The counter worry now is that imminent collapse of the fincial system (no food in stores, no gas at pumps, no bank withdrawals) wil only ushert in marshall law and a 'great white hero' a la Hitler or Donald Trump(!). Yoyr voice is still necessary.

Bruce Wilder said...

I've been reading a lot recently about the French Revolution. Austerity and laissez faire have their roots in the Enlightenment, too. Olli Rehn might well use Turgot as a speechwriter. Necker was as much bankster as banker.

The universality of the Declaration of the Rights of Man and the Citizen, though admirably idealistic, was also legalistic and quickly hedged about with exceptions and distinctions; the long, long path from ideal to realization, for the freedom of slaves, or the rights of the poor or of women is no great testament to the Enlightenment -- certainly nothing that ought to have you being churlish now about more recent work in reducing sexual, racial and ethnic discrimination, or liberalizations such as gay marriage. You seem to mourn the passing of the hypocrisies of the Enlightenment more than you fear the eclipse of its ideals.

The road to the French Revolution was paved by the arrogance, parasitism and incompetence of the elite, initiated when that incompetence manifested in the bankruptcy of the state. Revolutions are, often as not, made by the incompetence and overreach of conservatives, not the rebellions of the oppressed or resistance of idealists.

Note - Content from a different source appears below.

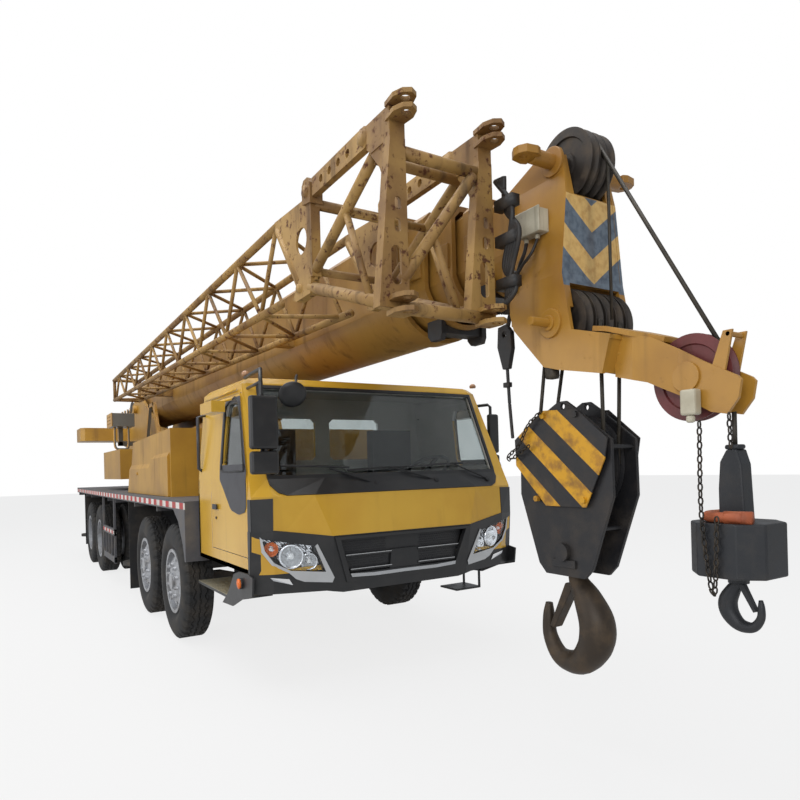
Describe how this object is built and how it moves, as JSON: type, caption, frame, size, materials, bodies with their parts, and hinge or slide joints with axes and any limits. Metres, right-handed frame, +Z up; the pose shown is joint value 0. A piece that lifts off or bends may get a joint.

The low ebb of social affiliation, which has us, as the title of an excellent book has it, Bowling Alone, is certainly troubling, and handicaps our politics in the struggle against a ravening plutocracy run amuck. But, you might consider that as and when American community revives, as I think it will, as Generation Y, with its team ethos, makes itself felt, it will do so with less of the authoritarian shadow of in-groups oppressing out-groups that has marred previous populist episodes, and the breakdown of strong racial, sexual and ethnic stereotypes and prejudices and subcultures in the late 20th and early 21st century have contributed to making that advance possible.